The Libertines have given an update on their forthcoming new album with frontman Carl Barât saying that it will have a “different energy”.
The band worked on the record in Jamaica, with Pete Doherty saying previously that they had a “productive” summer working on new material for the band’s fourth studio album before the European leg of their recent tour.
“It’s been quite productive. Just trying to write some new songs,” he said at the time. He also previously told NME that he was confident that the record would be out by the end of 2022, but that hasn’t come to fruition.
On their recent sessions, Doherty has now told NME‘s In Conversation series: “We put a few new songs together, me and Carl.”
Barât added: “Now the four of us just have to learn and play them, and write a few more.
“Sonically, we want to do something we haven’t done before… I think we’ll be looking to do something with a different energy than before. But we’re not at that stage yet.”

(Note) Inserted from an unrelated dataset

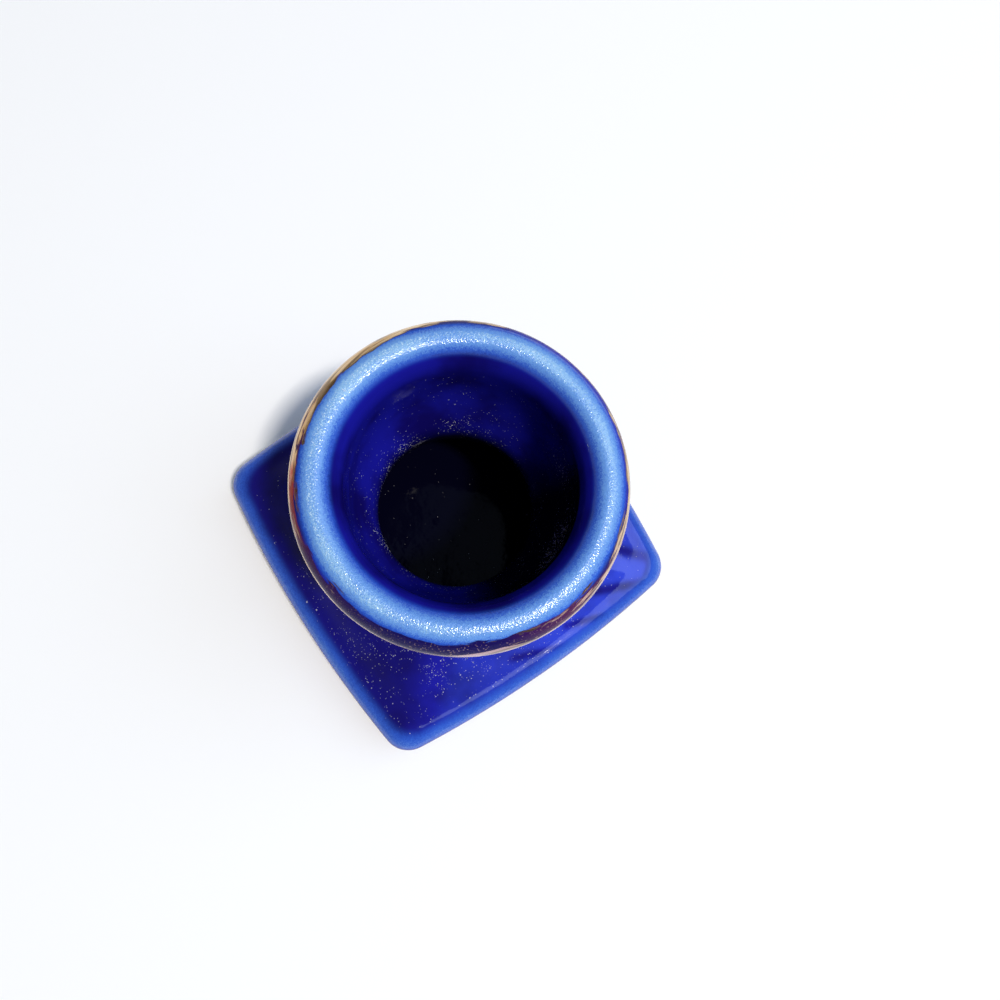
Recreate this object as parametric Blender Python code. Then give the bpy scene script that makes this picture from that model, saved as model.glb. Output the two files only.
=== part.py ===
"""Glazed bud vase with a rolled lip, cast in one piece with its square plinth.

The body is one hollow ceramic shell. A profile runs from the plinth's foot up the
outside, over the lip and down the inside to the floor. Each of its points is carried
once round the vase, on a circle above and on a rounded square in the plinth.
Units are metres, +Z is up, and the origin is the middle of the underside.
"""
import math

import bpy
import numpy as np

# Plinth
PLINTH_WIDTH = 0.0900  # across the middles of two opposite sides
PLINTH_BULGE = 0.0030  # how far a side's middle stands out from its ends
CORNER_RADIUS = 0.0070
PLINTH_SIDE = 0.0110  # height of the widest line of the sides
FOOT_TUCK = 0.0018  # how far the foot lies inside the widest line
EDGE_ROUND = 0.0045  # width of the rounding along the top edge
EDGE_RISE = 0.0040
PILLOW_RISE = 0.0035  # rise of the plinth's top from its edge to the neck's cove
COVE_RADIUS = 0.0330  # where the top turns up into the neck

# Body
HEIGHT = 0.0730
WALL = 0.0040
FLOOR = 0.0050
CHAMBER_ROUND = 0.0035  # rounding between the hollow plinth's side and its floor
THROAT_DIAMETER = 0.0350
THROAT_HEIGHT = 0.0375
BELL_TOP = 0.0600  # height where the bell's wall stands straight, below the lip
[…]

The pair also shared details of a new track called called ‘Shiver’ which Doherty explained has “got a real sentimental hark back” to previous Libertines cuts ‘The Delaney’, ‘France’ and ‘Music When The Lights Go Out’. Co-frontman Barât agreed, adding: “Yeah, ‘Shiver’’s great. I was listening to that last night, actually.”
Drummer Gary Powell told NME in August that his focus was on “forging forward” with the band’s fourth album. “The good thing is everybody’s been writing,” Powell said. “Obviously, we’re not going to try and reinvent the wheel… but I think we can push the boat out a little more while still bringing something that has the same emotional integrity and dynamism that the audience craves when they come to a Libertines show.”
When they first started work on the record in 2019, Doherty said that the band had been exploring a number of ambitious directions on new material, likening it to the diversity of The Clash‘s divisive ‘Sandinista’.
“Carl wants to do a ‘Sandinista’ thing with all these mad ideas that we’ve got, so we’ll have all these freestyle things and folky things, then there’s the more traditional Doherty/Barat songs,” Doherty said at the time. “I don’t think the Gary and John songs are part of that, because they’re really, really strong songs.”
Doherty continued: “It’s all very positive, but it’s been murder getting to that because I was very unsettled and uncomfortable for those first sessions. I didn’t know that everyone else was, but it turns out that there was great results from that. Everyone came out going ‘What the fuck’s going on with this band, right?’”
The Libertines’ last album came by way of 2015’s ‘Anthems For Doomed Youth’, and was called by former NME journalist Matt Wilkinson at the time “the most rounded album The Libertines have ever made”.